The growers harvest the tiny plants by cutting their stems, leaving the roots behind, when each plant has its first cotyledon leaves, and, typically, a tiny first set of two true leaves. Alison washes the tender greens so they are edible straight out of the box when delivered. (Read Paul and Alison's bios here.)
At prices ranging from $4.99 to $13 per OUNCE, microgreens seem mega-expensive to me, given that growing greens in our own gardens is easy during much of the year in Kentucky, and given that microgreens apparently have no nutritive advantages over larger, less expensive fresh greens. Turned on its head, though, the retail price for microgreens could make them a good candidate for Kentucky growers looking to boost farm income. Would more growers mean a bigger market, and more farm income, or would more growers lower retail prices, making microgreens less good for farm income and more accessible to us home cooks? And do they offer such distinctive tastes that we will embrace them in spite of price?

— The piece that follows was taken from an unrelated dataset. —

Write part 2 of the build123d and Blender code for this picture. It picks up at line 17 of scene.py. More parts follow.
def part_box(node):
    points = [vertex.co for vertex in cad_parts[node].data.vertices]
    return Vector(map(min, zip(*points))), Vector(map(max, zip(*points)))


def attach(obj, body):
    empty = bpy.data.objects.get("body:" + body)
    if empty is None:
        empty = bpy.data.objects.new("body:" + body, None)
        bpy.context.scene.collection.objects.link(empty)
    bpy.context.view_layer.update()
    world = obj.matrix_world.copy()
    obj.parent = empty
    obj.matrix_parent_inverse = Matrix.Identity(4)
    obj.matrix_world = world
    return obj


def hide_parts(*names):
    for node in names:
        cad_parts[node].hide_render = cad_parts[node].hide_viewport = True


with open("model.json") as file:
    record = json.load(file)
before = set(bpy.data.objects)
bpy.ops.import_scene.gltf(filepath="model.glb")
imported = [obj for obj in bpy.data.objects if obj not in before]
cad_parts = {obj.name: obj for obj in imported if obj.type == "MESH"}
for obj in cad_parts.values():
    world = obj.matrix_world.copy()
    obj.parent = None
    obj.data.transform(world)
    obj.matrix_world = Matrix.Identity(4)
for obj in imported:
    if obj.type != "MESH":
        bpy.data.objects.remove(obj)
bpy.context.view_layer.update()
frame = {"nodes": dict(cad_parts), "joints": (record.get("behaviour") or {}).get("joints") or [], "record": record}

I tasted four types of Long View Organic microgreens: mild mix, spicy mix, purple basil, and green basil. In addition, because my party talked about microgreens during a recent working lunch at delightful Holly Hill Inn, Chef Ouita Michel offered us all tastes of radish microgreens and, for contrast, mixed sprouts and pea shoots, all grown in Kentucky.
I like the microgreens much the best because of their tenderness and mild flavor. The basil micro-greens are particularly delicious—basil without any bite. I am intrigued by the promise of tasting micro-mint, kale, sorrel, and arugula, since those are among my favorite tastes.
Micro-greens had their moment in the national food spotlight. David Sasuga, of California-based Fresh Origins, reports micro-greens were an NPR culinary buzz word in 2008, and the number 5 produce trend among chefs in 2009, according to a National Restaurant Association poll.
Now, thanks to Long View's hard work, knowledge, and delivery to central Kentucky (and perhaps other parts), we Kentucky home cooks get a chance to try adding them to salads, sprinkling on breakfast omelettes, and using them to adorn plates. We'll see what happens.
I can say for sure that microgreens appeal to microhumans. I watched several children beg for tastes during my short interview with Paul and Alison at Good Foods.
If children forgive mild-flavored microgreens for being green and eat them anyway, that could make a big difference, adding microgreens permanently to many health-conscious Kentucky families' tables.